* Start Dataset records *
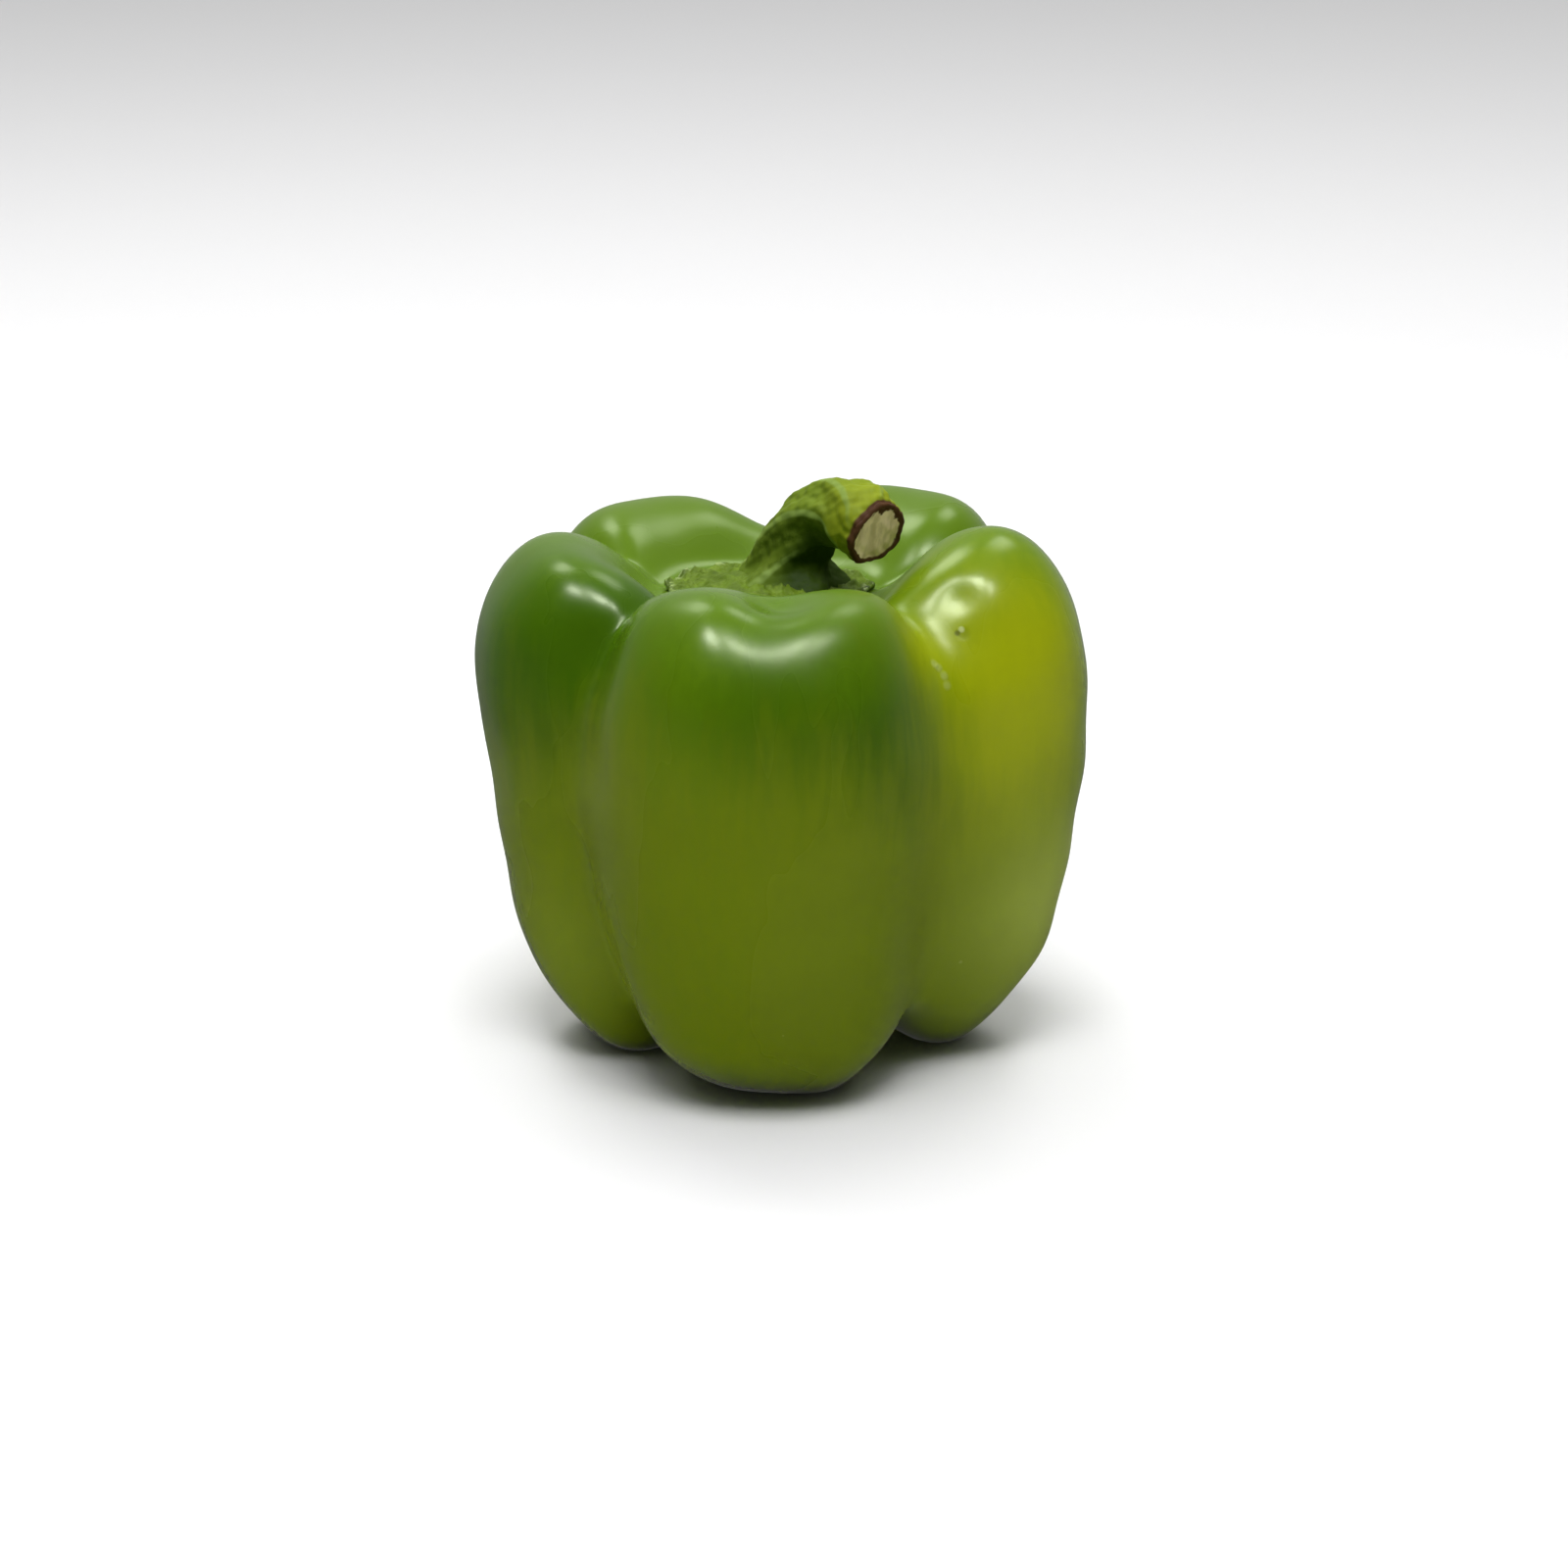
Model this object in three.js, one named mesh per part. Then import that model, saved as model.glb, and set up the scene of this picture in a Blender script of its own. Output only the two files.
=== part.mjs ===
// A green bell pepper as picked: five fused lobes round a sunken crown, the calyx that lies in
// the crown, and a hooked stem with a cut end.
// Millimetres, +Z up. It stands on the feet of its lobes at Z = 0, and its origin is the centre
// of the base of its bounding box. Azimuths are in degrees, 0 at +X and -90 at the front, -Y.

import * as THREE from "three";
import { LoftGeometry } from "three/addons/geometries/LoftGeometry.js";
import { ParametricGeometry } from "three/addons/geometries/ParametricGeometry.js";

// Fruit. An outline is half of an upright section, from the middle of the crown over the crest,
// down the side and in under the foot. Its [distance from the axis, height] pairs are the control
// points of a uniform cubic B-spline.
const FURROW_OUTLINE = [
  [0, 67], [7, 67], [13, 66], [17.5, 65], [22.5, 70], [31, 68.5], [37.5, 62],
  [39, 46], [36.5, 31], [32.5, 18], [30, 10], [18, 8.5], [9, 6.5], [0, 8],
];
// A point of the lobes' common outline also holds the shares of a lobe's own crest, shoulder and
// belly that move it.
const LOBE_OUTLINE = [
  [0, 67, 0, 0, 0],
  [7, 67, 0, 0, 0],
  [13, 66.5, 0, 0, 0],
  [18, 67.5, 0.5, 0, 0],
  [23, 75.5, 1, 0, 0],
  [35, 79.5, 1, 0.6, 0],
  [45, 68, 0.8, 1, 0],
  [45, 52, 0.25, 0.5, 0.5],
  [41.5, 32, 0, 0, 1],
  [39.5, 15.5, 0, 0, 0.6],
  [31, 3, 0, 0, 0],
  [22.5, -3, 0, 0, 0],
  [9, 6.5, 0, 0, 0],
  [0, 8, 0, 0, 0],
];
// Each lobe runs from its own furrow to the next lobe's. width scales its reach, crest lifts its
// top, and shoulder and belly move the upper and the lower side out. full sets how flat its face is
// between the furrows, at its two ends and at its side, and lean moves its ridge towards its own
// furrow.
const LOBES = [
  { furrow: -132, width: 1.08, crest: -2, shoulder: 0, belly: 1.2, full: [4.1, 2.5], lean: 0 },
  { furrow: -50, width: 0.99, crest: 0.8, shoulder: 0, belly: 2.7, full: [1.8, 1.9], lean: 0 },
  { furrow: 19, width: 0.98, crest: -1.8, shoulder: 0, belly: 0, full: [3.9, 2.8], lean: 0.08 },
  { furrow: 88, width: 0.98, crest: -3.5, shoulder: 0, belly: 0, full: [3.5, 2.9], lean: -0.22 },
  { furrow: 157, width: 1, crest: -1.9, shoulder: -1, belly: -1.7, full: [4, 2.6], lean: -0.06 },
];
// The front lobe's own furrow bows round to the left, by this many degrees where it bows most.
const BOW = { turn: -5.5, middle: 0.6, reach: 0.17 };
// Share of the way from furrow to ridge over which the furrow is rounded off.
const FURROW_ROUNDING = { crown: 0.1, side: 0.4, base: 0.25 };
const SIDE = { middle: 0.56, reach: 0.16 }; // where the side lies, as shares of the outline
const CROWN_OFFSET = new THREE.Vector2(-1.6, -0.2);
const BASE_OFFSET = new THREE.Vector2(1.9, 2.6);
const FOOT_SINK = 0.6; // depth by which the round feet are flattened where they stand
// Shallow dents and bumps in the skin: each is pushed in its middle and has faded at its reach.
const DENTS = [
  { at: [0.5, -34, 75], push: [0, 0.8, -2.4], reach: 11 },
  { at: [-3, -40.5, 72], push: [0.1, 0.4, -0.4], reach: 9 },
  { at: [-21.5, -22, 68], push: [0, -0.8, 0.7], reach: 10 },
  { at: [25.6, -20.2, 70.8], push: [0.1, 0.3, -0.35], reach: 5 },
  { at: [-41, -13, 47], push: [0.7, 0.1, 0], reach: 22 },
].map(({ at, push, reach }) => ({
  at: new THREE.Vector3(...at),
  push: new THREE.Vector3(...push),
  reach,
}));

// Calyx and stem.
const CALYX_REACH = 0.188; // share of the fruit's outline that the calyx covers
const CALYX_POINTS = 5;
const CALYX_POINT_DEPTH = 0.012;
const CALYX_EDGE = 1.4; // its thickness at the edge
const CALYX_TOP = 69;
const GAP = 0.3;
const STEM_PATH = [
  [1.6, 1, 69.3], [2.2, 0.6, 71.6], [3.6, -0.5, 74.8], [6, -2.2, 77.8],
  [9.6, -4.6, 79], [12.4, -7.1, 78.3], [14, -9, 77.1],
].map((p) => new THREE.Vector3(...p));
const STEM_RADII = [7.4, 5.5, 4.7, 4.4, 4.9, 5.2, 4.6]; // at the points of the path
const STEM_UPRIGHT = 0.3; // share of its length over which its sections turn from level to its path
const STEM_RIBS = 5;
const STEM_RIB_HEIGHT = 0.05; // share of the radius

// Mesh steps.
const LOBE_STEPS = 20;
const OUTLINE_STEPS = 44;
const CALYX_STEPS = { round: 60, across: 14 };
const STEM_STEPS = { round: 30, along: 22 };

const radians = THREE.MathUtils.degToRad;
const { clamp, lerp } = THREE.MathUtils;
const ease = (x) => x * x * (3 - 2 * x);

// A point of the B-spline through a cage, at t from 0 to 1. The cage is mirrored in the axis at
// both ends, so that the surface crosses the axis level.
function splinePoint(cage, t) {
  const last = cage.length - 1;
  const mirrored = (i) => {
    const [reach, height] = cage[Math.abs(i > last ? 2 * last - i : i)];
    return i < 0 || i > last ? [-reach, height] : [reach, height];
  };
  const span = Math.min(Math.floor(clamp(t, 0, 1) * last), last - 1);
  const f = clamp(t, 0, 1) * last - span;
  const weights = [
    (1 - f) ** 3,
    3 * f ** 3 - 6 * f ** 2 + 4,
    -3 * f ** 3 + 3 * f ** 2 + 3 * f + 1,
    f ** 3,
  ];
  const point = new THREE.Vector2();
  weights.forEach((w, i) => {
    const [reach, height] = mirrored(span - 1 + i);
    point.x += (w * reach) / 6;
    point.y += (w * height) / 6;
  });
  return point;
}

// The outline of one lobe along its ridge: the common outline with the lobe's own changes.
function lobeOutline({ width, crest, shoulder, belly }) {
  return LOBE_OUTLINE.map(([reach, height, atCrest, atShoulder, atBelly]) => [
    reach * lerp(1, width, clamp(reach / 30, 0, 1)) + atShoulder * shoulder + atBelly * belly,
    height + atCrest * crest,
  ]);
}

const OUTLINES = LOBES.map(lobeOutline);

// How much a share t of the outline belongs to the side of the fruit.
const sideness = (t) => Math.exp(-(((t - SIDE.middle) / SIDE.reach) ** 4));

// How softly the furrow is rounded at a share t of the outline.
function rounding(t) {
  const atEnd = t < SIDE.middle ? FURROW_ROUNDING.crown : FURROW_ROUNDING.base;
  return lerp(atEnd, FURROW_ROUNDING.side, sideness(t));
}

// The azimuth of a lobe's own furrow at a share t of the outline. After the last lobe comes the
// front one again, a full turn on.
function furrowAt(lobe, t) {
  if (lobe % LOBES.length) return LOBES[lobe].furrow;
  const bow = BOW.turn * Math.exp(-(((t - BOW.middle) / BOW.reach) ** 2));
  return LOBES[0].furrow + bow + (lobe ? 360 : 0);
}

// A point of the fruit's skin. lobe counts lobes from the front one, across runs from -1 to 1
// between its furrows, and along follows the outline from crown to base.
function skinPoint(lobe, across, along, target) {
  const soft = rounding(along);
  const { full, lean } = LOBES[lobe];
  const edge = Math.abs(across + lean * (1 - across ** 2));
  const inward = (Math.hypot(1 - edge, soft) - soft) / (Math.hypot(1, soft) - soft);
  const swell = 1 - (1 - inward) ** lerp(...full, sideness(along));
  const furrow = splinePoint(FURROW_OUTLINE, along);
  const section = furrow.lerp(splinePoint(OUTLINES[lobe], along), swell);
  const azimuth = radians(lerp(furrowAt(lobe, along), furrowAt(lobe + 1, along), (across + 1) / 2));
  const nearCrown = ease(clamp(1 - along / 0.45, 0, 1));
  const nearBase = ease(clamp((along - 0.6) / 0.4, 0, 1));
  target.set(
    section.x * Math.cos(azimuth) + CROWN_OFFSET.x * nearCrown + BASE_OFFSET.x * nearBase,
    section.x * Math.sin(azimuth) + CROWN_OFFSET.y * nearCrown + BASE_OFFSET.y * nearBase,
    section.y - FOOT_SINK,
  );
  for (const { at, push, reach } of DENTS) {
    const away = (2 * target.distanceTo(at)) / reach;
    target.addScaledVector(push, Math.exp(-away * away));
  }
  return target;
}

// The lobe and the place across it for a share of a full turn. Steps crowd towards the furrows.
function lobeAt(turn) {
  const lobe = Math.min(Math.floor(turn * LOBES.length), LOBES.length - 1);
  const even = 2 * (turn * LOBES.length - lobe) - 1;
  return [lobe, lerp(even, Math.sin((even * Math.PI) / 2), 0.5)];
}

function fruitGeometry() {
  const skin = (turn, rise, target) => {
    const [lobe, across] = lobeAt(turn);
    skinPoint(lobe, across, 1 - rise, target);
    target.z = Math.max(target.z, 0);
  };
  return new ParametricGeometry(skin, LOBES.length * LOBE_STEPS, OUTLINE_STEPS);
}

// The calyx follows the crown underneath, ends in a blunt, gently pointed edge, and rises to a
// flat seat for the stem. Its section runs from the middle of the underside round the edge, at
// side 0, to the middle of the top.
function calyxGeometry() {
  const disc = (turn, v, target) => {
    const [lobe, across] = lobeAt(turn);
    const side = 2 * v - 1;
    const outward = 1 - side ** 2;
    const reach = CALYX_REACH + CALYX_POINT_DEPTH * Math.cos(2 * Math.PI * CALYX_POINTS * turn);
    skinPoint(lobe, across, reach * outward, target);
    const under = target.z + GAP;
    const over = lerp(CALYX_TOP, under + CALYX_EDGE, ease(outward));
    target.z = lerp(under, over, ease(clamp(0.5 + 1.5 * side, 0, 1)));
  };
  return new ParametricGeometry(disc, CALYX_STEPS.round, CALYX_STEPS.across);
}

// The radius of the stem at a share of its length, eased between the radii at its points.
function stemRadius(share) {
  const place = share * (STEM_RADII.length - 1);
  const before = Math.min(Math.floor(place), STEM_RADII.length - 2);
  return lerp(STEM_RADII[before], STEM_RADII[before + 1], ease(place - before));
}

// Ribbed sections carried along the stem's path. The first lies flat on the calyx.
function stemGeometry() {
  const path = new THREE.CatmullRomCurve3(STEM_PATH);
  const upright = new THREE.Vector3(0, 0, 1);
  const sections = [];
  for (let i = 0; i <= STEM_STEPS.along; i++) {
    const share = i / STEM_STEPS.along;
    const bend = ease(clamp(share / STEM_UPRIGHT, 0, 1));
    const way = upright.clone().lerp(path.getTangent(share), bend).normalize();
    const turn = new THREE.Quaternion().setFromUnitVectors(upright, way);
    const section = [];
    for (let j = 0; j < STEM_STEPS.round; j++) {
      const angle = (2 * Math.PI * j) / STEM_STEPS.round;
      const radius = stemRadius(share) * (1 + STEM_RIB_HEIGHT * Math.cos(STEM_RIBS * angle));
      const spoke = new THREE.Vector3(radius * Math.cos(angle), radius * Math.sin(angle), 0);
      section.push(spoke.applyQuaternion(turn).add(path.getPoint(share)));
    }
    sections.push(section);
  }
  return new LoftGeometry(sections, { capStart: true, capEnd: true });
}

function part(name, geometry, look) {
  const mesh = new THREE.Mesh(geometry, new THREE.MeshStandardMaterial({ metalness: 0, ...look }));
  mesh.name = name;
  return mesh;
}

const pepper = new THREE.Group();
pepper.add(
  part("fruit", fruitGeometry(), { color: 0x5a7010, roughness: 0.28 }),
  part("calyx", calyxGeometry(), { color: 0x7e9a3c, roughness: 0.6 }),
  part("stem", stemGeometry(), { color: 0x5f7d22, roughness: 0.65 }),
);

// Move the pepper over the middle of its own bounding box.
const middle = new THREE.Box3().setFromObject(pepper).getCenter(new THREE.Vector3());
pepper.position.set(-middle.x, -middle.y, 0);

export default pepper;
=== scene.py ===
"""The looks of a green bell pepper, built round its fixed CAD frame.

The fruit, its calyx and its hooked stem are surfaces worked out from a few driving sizes in
millimetres. Azimuths are in degrees, 0 at +X and -90 at the front. The working frame is the
pepper's own, with the axis of its lobes at X = Y = 0, and each mesh is moved once, by the same
small offset, into the frame of the CAD model.
"""

from __future__ import annotations

import logging
import math
from dataclasses import dataclass, field
from enum import Enum

import bpy
import numpy as np
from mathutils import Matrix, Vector


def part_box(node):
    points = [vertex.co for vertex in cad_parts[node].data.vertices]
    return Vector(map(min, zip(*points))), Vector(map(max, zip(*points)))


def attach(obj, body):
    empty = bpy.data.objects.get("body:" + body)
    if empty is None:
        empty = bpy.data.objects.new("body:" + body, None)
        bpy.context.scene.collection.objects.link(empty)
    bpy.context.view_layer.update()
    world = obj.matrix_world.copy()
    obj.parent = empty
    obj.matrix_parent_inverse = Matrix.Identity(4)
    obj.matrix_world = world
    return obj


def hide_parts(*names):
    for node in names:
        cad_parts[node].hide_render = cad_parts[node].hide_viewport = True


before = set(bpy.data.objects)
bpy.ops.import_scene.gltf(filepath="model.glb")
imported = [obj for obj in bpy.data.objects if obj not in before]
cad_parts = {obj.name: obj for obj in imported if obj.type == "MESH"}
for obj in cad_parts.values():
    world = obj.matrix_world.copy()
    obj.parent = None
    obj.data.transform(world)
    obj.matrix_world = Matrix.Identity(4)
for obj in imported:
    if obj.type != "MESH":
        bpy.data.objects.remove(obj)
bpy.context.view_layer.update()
MM = 0.001
TINY = 1e-12
BODY = "root"

log = logging.getLogger("bell_pepper")

Array = np.ndarray
Colour = tuple[float, float, float, float]


# ---------------------------------------------------------------- shape helpers


def ease(x: Array | float) -> Array | float:
    """Smooth step: 3x^2 - 2x^3 with x held between 0 and 1."""
    x = np.clip(x, 0.0, 1.0)
    return x * x * (3 - 2 * x)


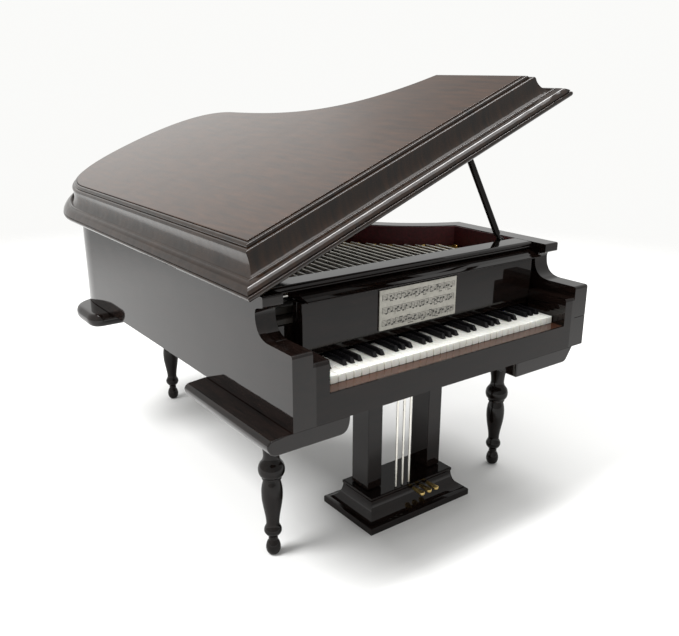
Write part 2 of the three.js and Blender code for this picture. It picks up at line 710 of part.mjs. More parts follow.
const piano = new THREE.Group();
piano.position.set(...FOOTPRINT_SHIFT);
piano.add(
  mesh("case_rim", caseRim(), MAHOGANY),
  mesh("rim_lining", rimLining(), LINING),
  mesh("bottom_board", bottomBoard(), MAHOGANY),
  mesh("key_bed", keyBed(), MAHOGANY),
  mesh("key_slip", keySlip(), MAHOGANY),
  mesh("key_block_left", keyBlock(KEY_BLOCK.left), MAHOGANY),
  mesh("key_block_right", keyBlock(KEY_BLOCK.right), MAHOGANY),
  mesh("white_keys", whiteKeys(), IVORY),
  mesh("black_keys", blackKeys(), EBONY),
  mesh("fallboard_strip", fallboardStrip(), MAHOGANY),
  mesh("front_panel", frontPanel(), MAHOGANY),
  mesh("panel_end_left", panelEnd(PANEL.left, PANEL.left + PANEL.end), MAHOGANY),
  mesh("panel_end_right", panelEnd(PANEL.right - PANEL.end, PANEL.right), MAHOGANY),
  mesh("ledge", ledge(), MAHOGANY),
  mesh("music_card", musicCard(), CARD),
  mesh("stretcher_shelf", stretcherShelf(), MAHOGANY),
  mesh("belly_rail", bellyRail(), MAHOGANY),
  mesh("soundboard", soundboard(), SPRUCE),
  mesh("string_plate", stringPlate(), GOLD),
  mesh("tuning_block", tuningBlock(), SPRUCE),
  mesh("bridge", bridge(), SPRUCE),
  mesh("strings", strings(), STEEL),
  mesh("leg_block_left", legBlockLeft(), MAHOGANY),
  mesh("leg_block_right", legBlockRight(), MAHOGANY),
  mesh("leg_block_tail", legBlockTail(), MAHOGANY),
  mesh("leg_front_left", leg(), MAHOGANY, [-LEGS.front[0], LEGS.front[1], 0]),
  mesh("leg_front_right", leg(), MAHOGANY, [...LEGS.front, 0]),
  mesh("leg_tail", leg(), MAHOGANY, [...LEGS.tail, 0]),
  mesh("lyre_base", lyreBase(), MAHOGANY),
  mesh("lyre_column_left", lyreColumn(LYRE.x - LYRE.halfGap - LYRE.column), MAHOGANY),
  mesh("lyre_column_right", lyreColumn(LYRE.x + LYRE.halfGap), MAHOGANY),
  lidAssembly(),
  mesh("prop_stick", propStick(), MAHOGANY),
  mesh("prop_bracket", propBracket(), BRASS),
  mesh("prop_pin", propPin(), STEEL),
);
[0, 1, 2].forEach((i) => {
  piano.add(mesh(`pedal_rod_${i + 1}`, pedalRod(RODS.first + i * RODS.pitch), STEEL));
  piano.add(mesh(`pedal_${i + 1}`, pedal(PEDALS.first + i * PEDALS.pitch), BRASS));
});
HINGE.at.forEach((y, i) => {
  piano.add(mesh(`hinge_case_leaf_${i + 1}`, hingeCaseLeaf(y), BRASS));
  piano.add(mesh(`hinge_pin_${i + 1}`, hingePin(y), STEEL));
});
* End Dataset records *
* _What needs to be done_: The required output is an exact reproduction of the lines starting at the one that contains "const pepper = new THREE.Group();" and ending at the one that contains "from mathutils import Matrix, Vector". Both boundary lines belong to it.

* _Output for this task_:
const pepper = new THREE.Group();
pepper.add(
  part("fruit", fruitGeometry(), { color: 0x5a7010, roughness: 0.28 }),
  part("calyx", calyxGeometry(), { color: 0x7e9a3c, roughness: 0.6 }),
  part("stem", stemGeometry(), { color: 0x5f7d22, roughness: 0.65 }),
);

// Move the pepper over the middle of its own bounding box.
const middle = new THREE.Box3().setFromObject(pepper).getCenter(new THREE.Vector3());
pepper.position.set(-middle.x, -middle.y, 0);

export default pepper;
=== scene.py ===
"""The looks of a green bell pepper, built round its fixed CAD frame.

The fruit, its calyx and its hooked stem are surfaces worked out from a few driving sizes in
millimetres. Azimuths are in degrees, 0 at +X and -90 at the front. The working frame is the
pepper's own, with the axis of its lobes at X = Y = 0, and each mesh is moved once, by the same
small offset, into the frame of the CAD model.
"""

from __future__ import annotations

import logging
import math
from dataclasses import dataclass, field
from enum import Enum

import bpy
import numpy as np
from mathutils import Matrix, Vector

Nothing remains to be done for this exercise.